What turns a standard dinner gathering among friends to an unforeseen disaster is a game proposed by Eva, all of them leave their phones on the table, whoever receives a phone-call, a message whether it is a text message or from WhatsApp, they must answer the call on speaker so everyone else can hear the conversation (without the caller’s knowledge certainly), or show the received message to others, to prove that there are absolutely no dark secrets among themselves. Needless to say, that is an untruth, everybody has his or her own little or big secrets, yet if you have not in, the consequence is self-evident, especially for those espoused, so they can only pray that those secrets will not make contact that evening, which, also of course, is a wishful thinking. Plus, we are all subconsciously inclined to have a peek of other people’s private affairs, and wallow in schadenfreude (if there will be any) from a safe place (e.g. as a viewer), and in director Paolo Genovese’s competent hands, step by step, each of these seven adults will unwillingly lay bare their skeletons in the closet, from less startling issues of seeing a psychiatrist or in the schedule for a boob job, to more calamitous ones, which would inevitably terminate at least one marriage and sour a few friendships.
Compellingly tapping into the Mediterranean frame-of-mind with layers of revelations gingering up the plot, Genovese also brightly devices ballast for the next-level disclosure from their dangerous game, setting the scene on a lunar eclipse night, pragmatically offers some visual distraction and break from the heated tension sprung around the dinner table, in one particularly neat move, during a smoking break, a phone-swapping scheme has been introduced with ripple effects which would be far more intricate and amusing than one might have surmised.
Secrets, secrets, secrets, some are disclosed to all of them, some are cunningly revealed only to the eyes of spectators, in order not to spoil the fun, I am just saying that I’m fascinated to get a grasp of why in the first place, Eva suggests to play such a game? Is there a hidden agenda? Well, Genovese seems to intimate that there is, a masterstroke to lure viewers into multiple viewings!

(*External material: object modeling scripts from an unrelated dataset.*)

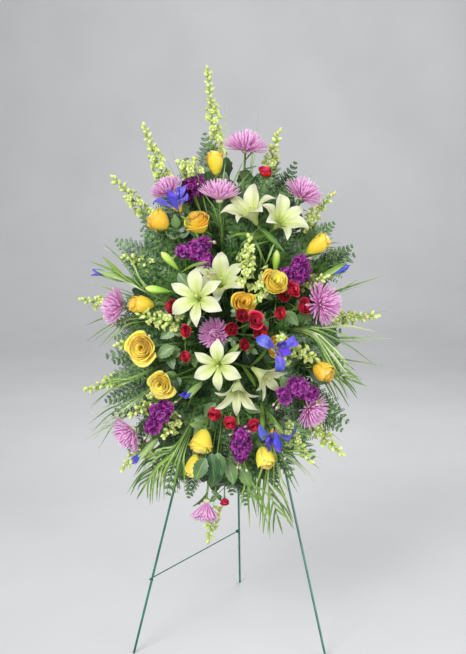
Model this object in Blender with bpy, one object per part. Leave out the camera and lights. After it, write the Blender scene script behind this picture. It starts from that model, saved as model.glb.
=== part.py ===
"""Standing funeral spray: cut flowers and foliage in a caged block of wet foam, held on a folding wire easel.

Metres, +Z up. The viewer stands at -Y, +X is to the viewer's right, and the feet stand on z = 0.
The easel's front legs lean back. The flowers are laid out on that leaning face, in its own axes:
right, up along the lean, and forward out of it, from the middle of the foam cage's back.
"""
import math
import random

import bmesh
import bpy
import numpy as np
from mathutils import Matrix, Vector
from mathutils.bvhtree import BVHTree

# Easel, all wire. The origin is on the floor under the middle of the whole, in front of the hinge
APEX_HEIGHT = 1.00
APEX_BACK = 0.074
FRONT_FOOT_X = 0.250
FRONT_FOOT_FORWARD = 0.240
FRONT_TOP_X = 0.014
REAR_FOOT_BACK = 0.260
LEG_RADIUS = 0.003
LEG_OVER = 0.005
LEG_SIDES = 8
WIRE_SIDES = 6
HINGE_RADIUS = 0.0025
HINGE_HALF = 0.0101
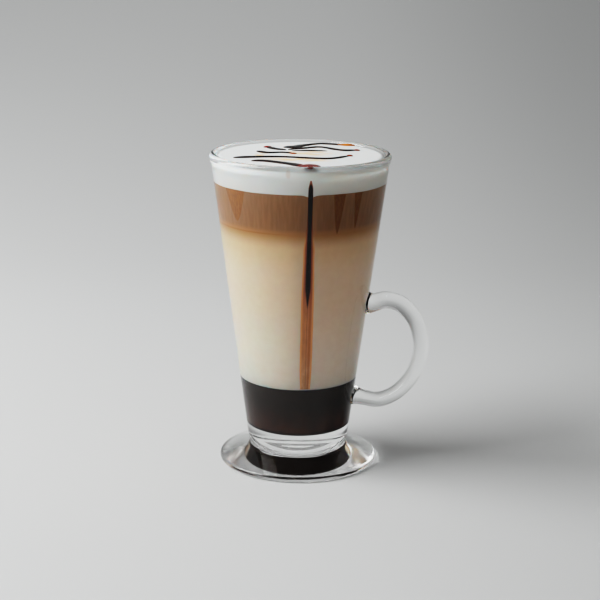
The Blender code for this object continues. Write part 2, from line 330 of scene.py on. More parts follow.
class StageSettings(bpy.types.PropertyGroup):
    """The floor, the lights and the camera."""

    floor: FloatVectorProperty(
        name="Floor", description="Colour of the floor", default=(0.585, 0.593, 0.591), subtype="COLOR"
    )
    key: FloatProperty(
        name="Key light", description="Power of the soft light on the left, in watts", default=11.8
    )
    key_distance: FloatProperty(
        name="Key distance",
        description="From the mug to the soft light on the left",
        default=0.92,
        unit="LENGTH",
    )
    fill: FloatProperty(
        name="Fill light", description="Strength of the light all round, on the left", default=0.38
    )
    dim: FloatProperty(
        name="Dim side", description="Strength of the light all round, on the right", default=0.30
    )
    lens: FloatProperty(name="Lens", description="Focal length in millimetres", default=90.0)
    sensor: FloatProperty(
        name="Sensor", description="Width of the camera's sensor in millimetres", default=36.0
    )
    distance: FloatProperty(
        name="Distance",
        description="From the mug's axis to the camera, level",
        default=647.4 * MM,
        unit="LENGTH",
    )
    height: FloatProperty(
        name="Height", description="Height of the camera", default=244.0 * MM, unit="LENGTH"
    )
    turn: FloatProperty(
        name="Turn", description="Angle of the camera round the mug", default=CAMERA_TURN, subtype="ANGLE"
    )
    pitch: FloatProperty(
        name="Pitch",
        description="Angle the camera looks down",
        default=math.radians(14.76),
        subtype="ANGLE",
    )
    roll: FloatProperty(
        name="Roll", description="Angle the camera leans", default=math.radians(0.6), subtype="ANGLE"
    )


# Outlines


def upward(length):
    """A vector straight up."""
    return Vector((0.0, 0.0, length))


def arc(centre, radius, start, end, steps):
    """Points (distance from the axis, height) on a circle, from one angle to another in degrees."""
    points = []
    for step in range(steps + 1):
        angle = math.radians(start + (end - start) * step / steps)
        points.append((centre[0] + radius * math.cos(angle), centre[1] + radius * math.sin(angle)))
    return points


def body_radius(height):
    """The body's outside, where it is a plain cone."""
    return BODY_START_RADIUS + BODY_FLARE * (height - BODY_START)


def cavity_radius(height, wall):
    """The inside of the mug's wall, above the cavity's rounded corner."""
    return body_radius(height) - wall


def cavity_corner(inset, wall):
    """The rounded corner between the cavity's wall and its floor, moved inwards by an inset."""
    height = CAVITY_FLOOR + CAVITY_CORNER
    centre = (cavity_radius(height, wall) - CAVITY_CORNER * math.hypot(1.0, BODY_FLARE), height)
    wall_angle = math.degrees(math.atan(BODY_FLARE))
    return arc(centre, CAVITY_CORNER - inset, start=-wall_angle, end=-90.0, steps=16)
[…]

A talented coterie of actors, the mainstays of current Italian cinema, implements a totally absorbing melodrama interspersed with top-shelf comedic flair and naturalistic theatrics. Giallini is sterling under his wise and prescient phlegm, Mastandrea is a wonderful specimen of emotional forbearance and Battiston comes strong in his out-of-blue discharges with resounding empathy, only Leo slumps into a stock and less interesting persona of a dyed-in-the-wool cheater; in the distaff side, Rohrwacher infuses a genuine innocence which will only subject her character Bianco into a more helpless corner once the plot thickens; Foglietta fleshes out an impression of a more forceful and intransigent loose cannon after Anna being hit by a (false) bolt out of the blue which pulverises all her beliefs; Smutniak, masks in her stunned ambiguity, makes us wonder is she safe from her secret at the end of that dreadful evening?
Or, maybe it has never happened! In the final legerdemain, Genovese leaves a double-edged finale in an unexpected turn, unveils what would happen if the game is vetoed on the spot, the status quo stays put, secrets remain intact, although some are too big to cover in the long run. Staring out as a mordant parody throwing shades at our over-reliance on today’s digital technology and its omnipresent intrusion on our privacy under the claim of convenience, PERFECT STRANGERS, as its titular fittingly indicates, instead, examines a more essential truth about the permanent opaqueness in every and each one of us, the sheer inscrutability of a human soul, so, do you dare to play the game with your closest friends? Think it twice.